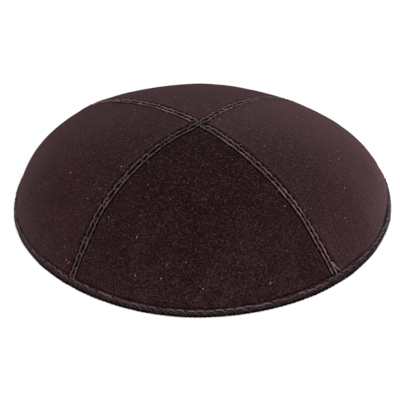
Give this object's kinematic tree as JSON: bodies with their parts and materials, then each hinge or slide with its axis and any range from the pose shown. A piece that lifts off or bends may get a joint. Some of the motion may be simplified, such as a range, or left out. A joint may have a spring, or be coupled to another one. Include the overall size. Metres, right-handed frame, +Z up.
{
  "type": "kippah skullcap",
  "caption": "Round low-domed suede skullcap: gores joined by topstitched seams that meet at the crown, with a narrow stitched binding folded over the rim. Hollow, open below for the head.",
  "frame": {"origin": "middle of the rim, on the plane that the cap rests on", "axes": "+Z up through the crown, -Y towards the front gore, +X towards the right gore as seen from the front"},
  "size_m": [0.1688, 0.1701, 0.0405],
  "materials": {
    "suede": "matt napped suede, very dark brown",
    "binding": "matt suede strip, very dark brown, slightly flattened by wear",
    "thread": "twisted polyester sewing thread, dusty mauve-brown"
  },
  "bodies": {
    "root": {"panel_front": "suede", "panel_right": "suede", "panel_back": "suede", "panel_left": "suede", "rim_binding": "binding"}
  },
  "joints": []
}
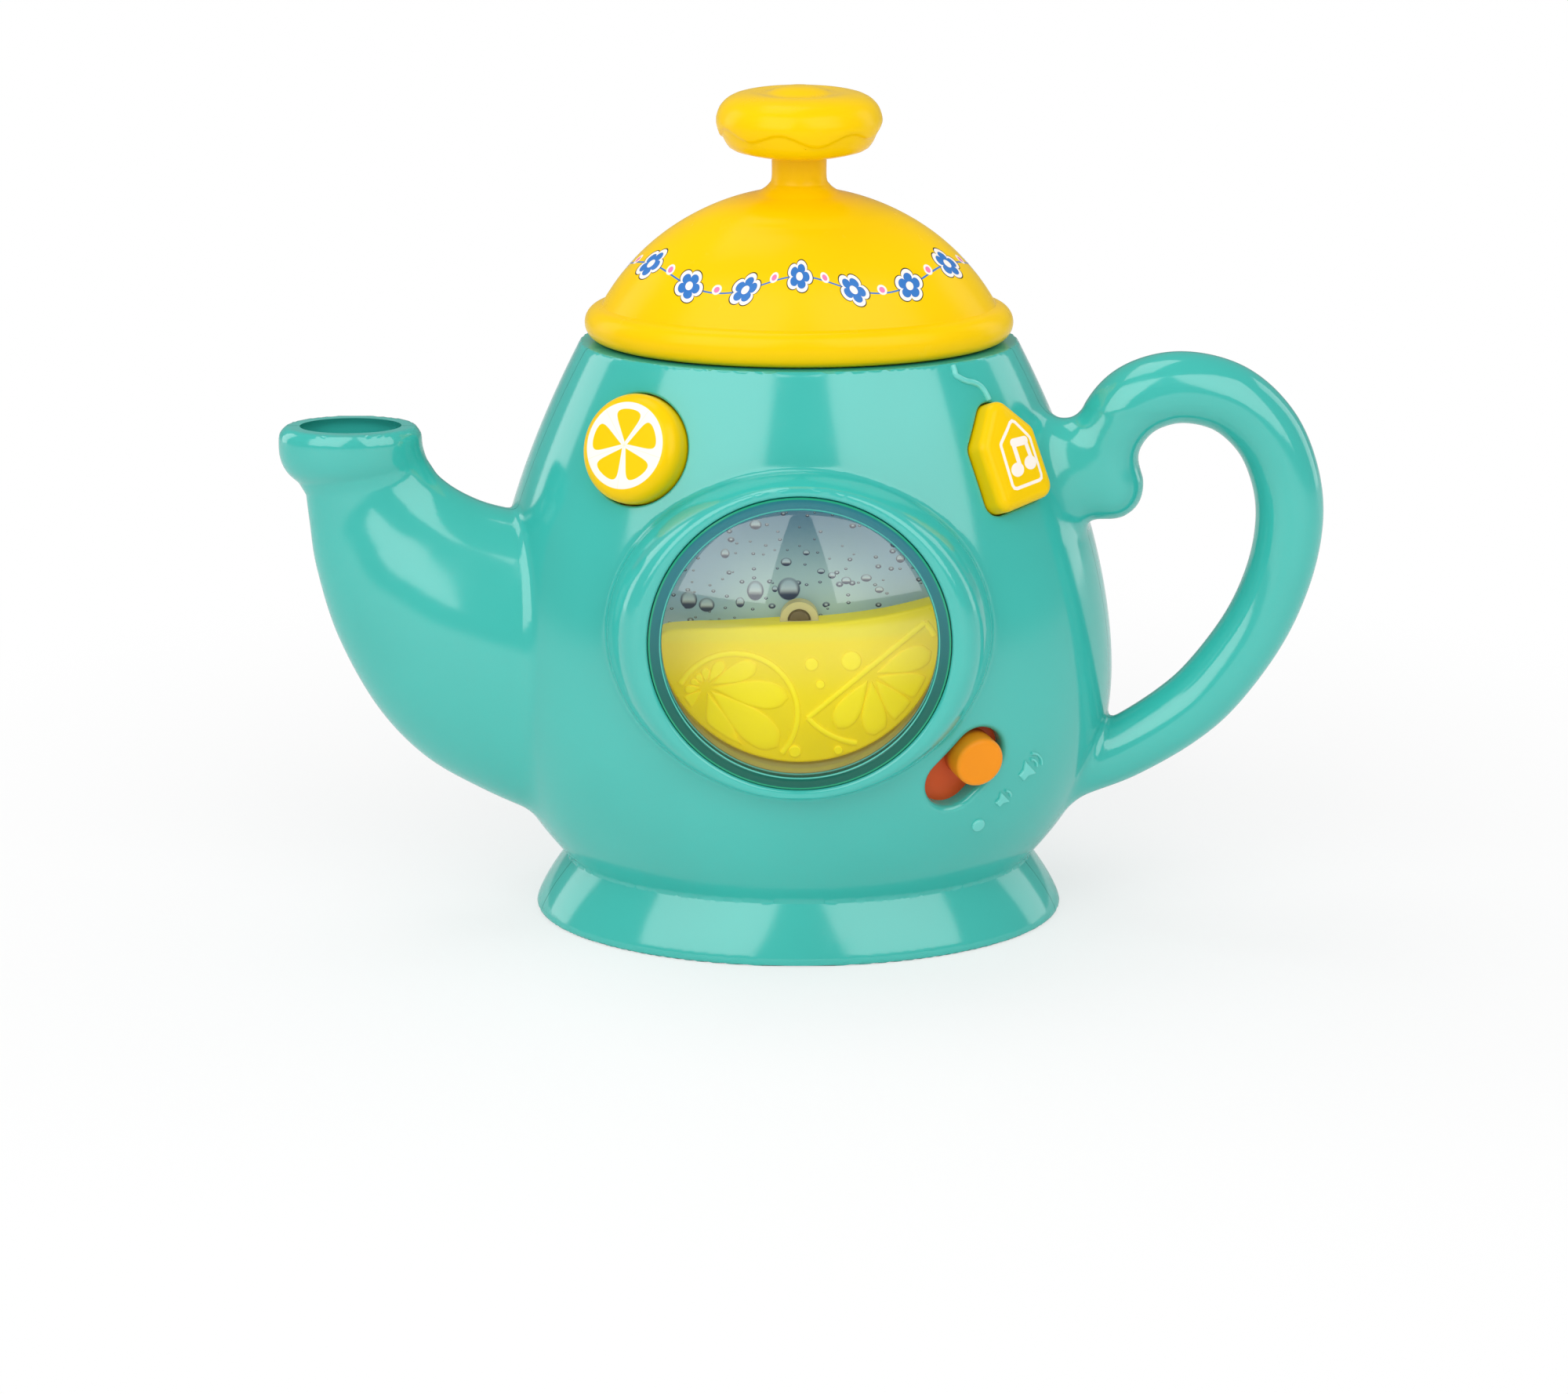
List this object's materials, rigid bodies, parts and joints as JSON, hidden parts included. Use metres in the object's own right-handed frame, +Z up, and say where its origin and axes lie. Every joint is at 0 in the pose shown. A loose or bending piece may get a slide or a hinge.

________________________

Exercise description = Reproduce the material above, every line of it, exactly.

Final result =
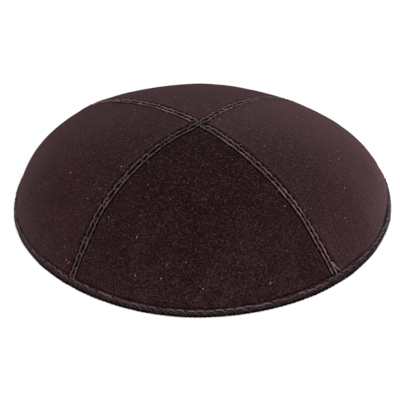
Give this object's kinematic tree as JSON: bodies with their parts and materials, then each hinge or slide with its axis and any range from the pose shown. A piece that lifts off or bends may get a joint. Some of the motion may be simplified, such as a range, or left out. A joint may have a spring, or be coupled to another one. Include the overall size. Metres, right-handed frame, +Z up.
{
  "type": "kippah skullcap",
  "caption": "Round low-domed suede skullcap: gores joined by topstitched seams that meet at the crown, with a narrow stitched binding folded over the rim. Hollow, open below for the head.",
  "frame": {"origin": "middle of the rim, on the plane that the cap rests on", "axes": "+Z up through the crown, -Y towards the front gore, +X towards the right gore as seen from the front"},
  "size_m": [0.1688, 0.1701, 0.0405],
  "materials": {
    "suede": "matt napped suede, very dark brown",
    "binding": "matt suede strip, very dark brown, slightly flattened by wear",
    "thread": "twisted polyester sewing thread, dusty mauve-brown"
  },
  "bodies": {
    "root": {"panel_front": "suede", "panel_right": "suede", "panel_back": "suede", "panel_left": "suede", "rim_binding": "binding"}
  },
  "joints": []
}
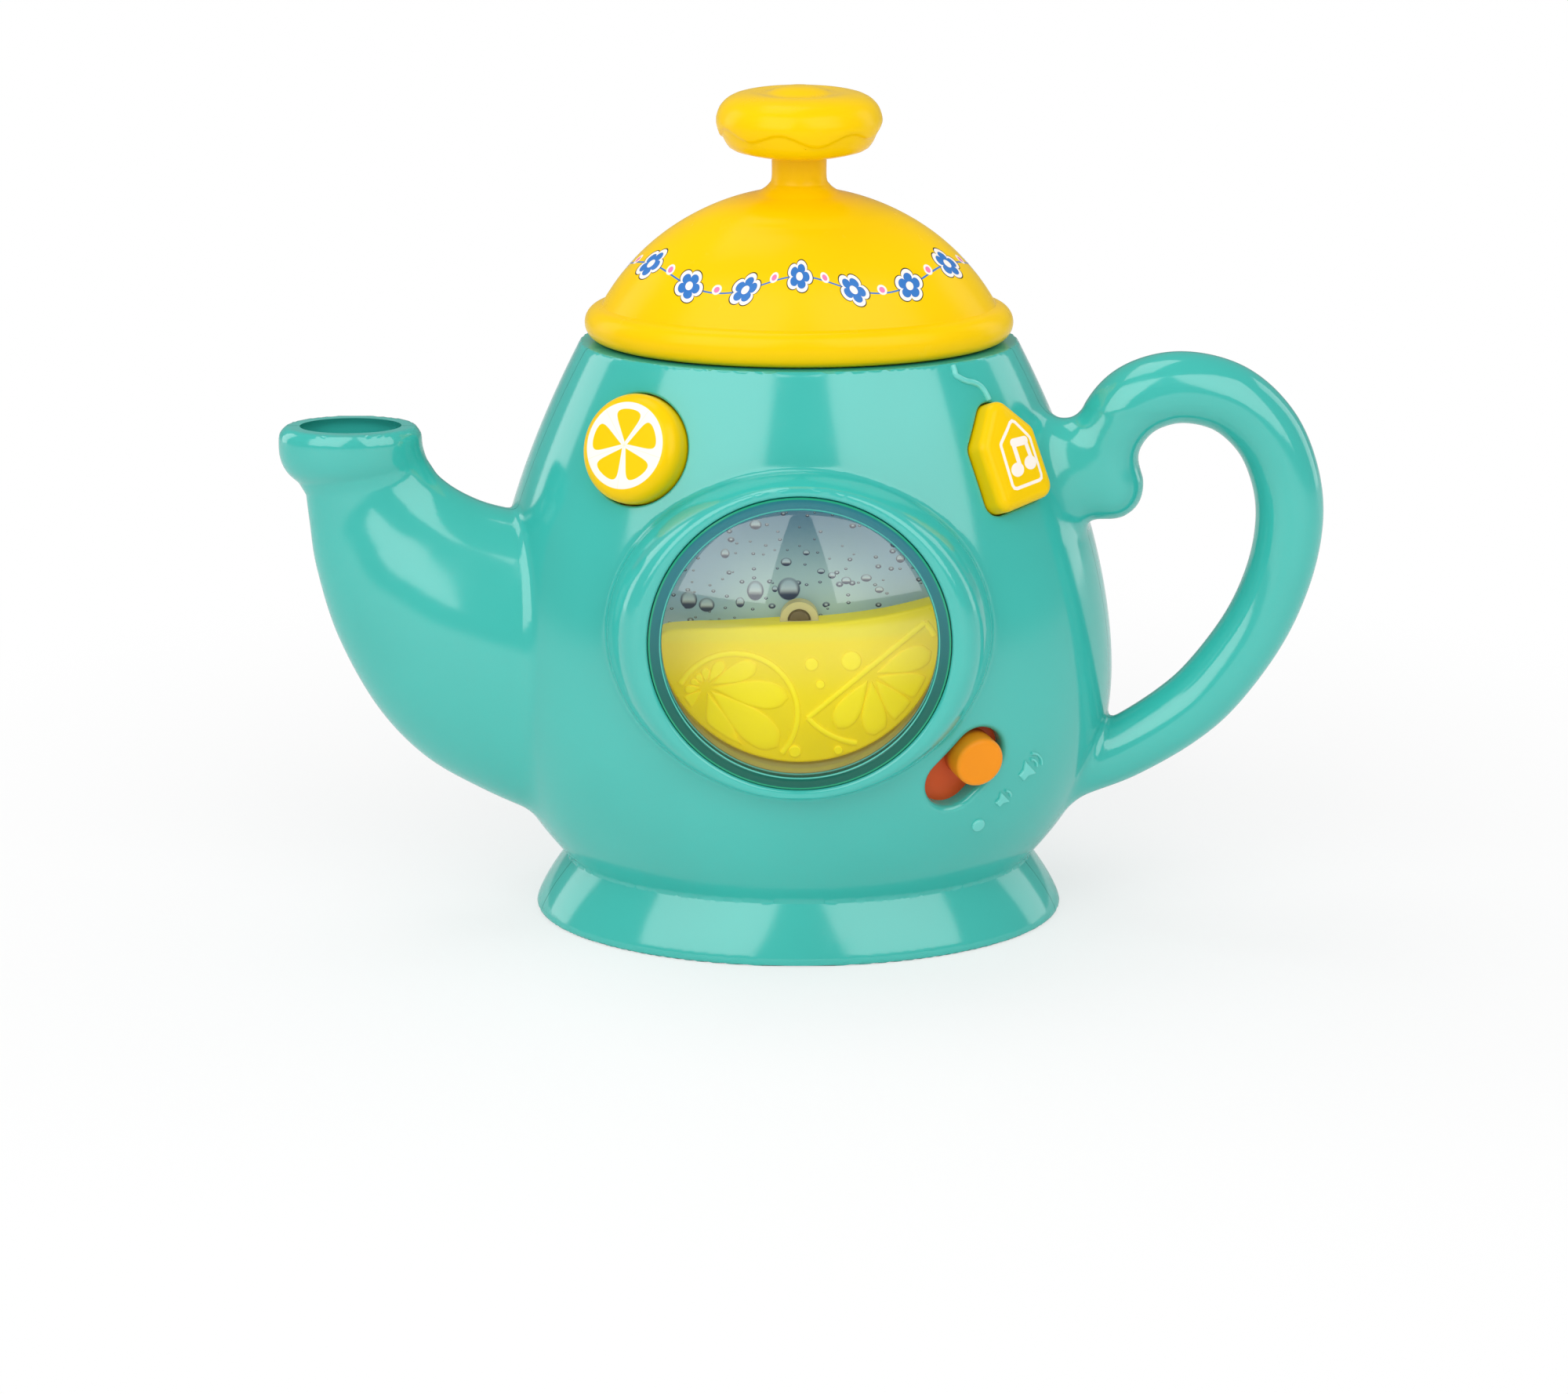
List this object's materials, rigid bodies, parts and joints as JSON, hidden parts included. Use metres in the object's own right-handed frame, +Z up, and say where its origin and axes lie. Every joint is at 0 in the pose shown. A loose or bending piece may get a slide or a hinge.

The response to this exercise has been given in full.